As my election law colleague and professor Franita Tolson wrote to that listerv:

Stop acting like allowing Eastman in this space is free of any judgments on the merits. Just like when one gives space to hate speech, sexist speech and racist speech … speech seeking to undermine a free and fair election has real world consequences when it finds a forum. This listserv may be okay with that … but own it.

Some courts have begun sanctioning lawyers for lying to the courts about evidence of fraud in support of overturning the 2020 election in favor of Trump. As district court Judge Linda Parker wrote in imposing sanctions against Sidney Powell, Lin Wood, and other lawyers filing bogus suits, “This case was never about fraud—it was about undermining the People’s faith in our democracy and debasing the judicial process to do so.”

Those on the right—and left—need to follow the courts’ lead. This is not about politically correct “cancel culture.” No one is saying Eastman or Clark can’t speak. But there should be consequences for an attempt to destroy an American election and send American democracy down the road of authoritarianism. They certainly don’t deserve rewards in the name of civility and free speech.

We need more of the courage that we saw in the aftermath of the 2020 elections, not more silence and acquiescence.

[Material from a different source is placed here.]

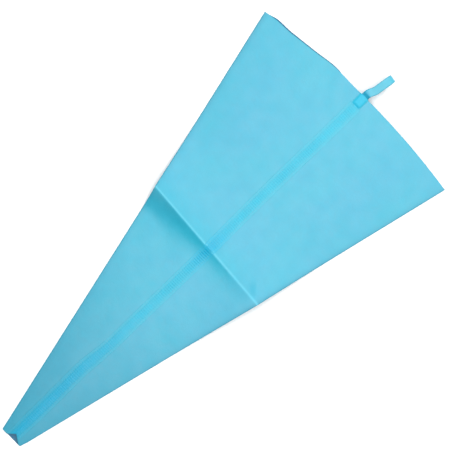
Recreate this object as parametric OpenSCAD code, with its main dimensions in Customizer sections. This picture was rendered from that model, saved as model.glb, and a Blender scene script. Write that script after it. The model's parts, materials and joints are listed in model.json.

Update, Sept. 1, 2021, at 12:15 p.m.: After this article was posted, Fix the Court called attention to a Claremont Institute event that not only features John Eastman; it also has an entire panel on “Election Integrity and the Future of American Republican Government.” It perhaps is not surprising that torture-memo professor John Yoo is speaking on this panel. But it is profoundly disturbing that the senior judge for the 9th Circuit, Carlos Bea, is agreeing to be an honoree at this event. He deserves round condemnation for lending his name and credibility to Eastman’s attempt to promote the Big Lie and rehabilitate his reputation.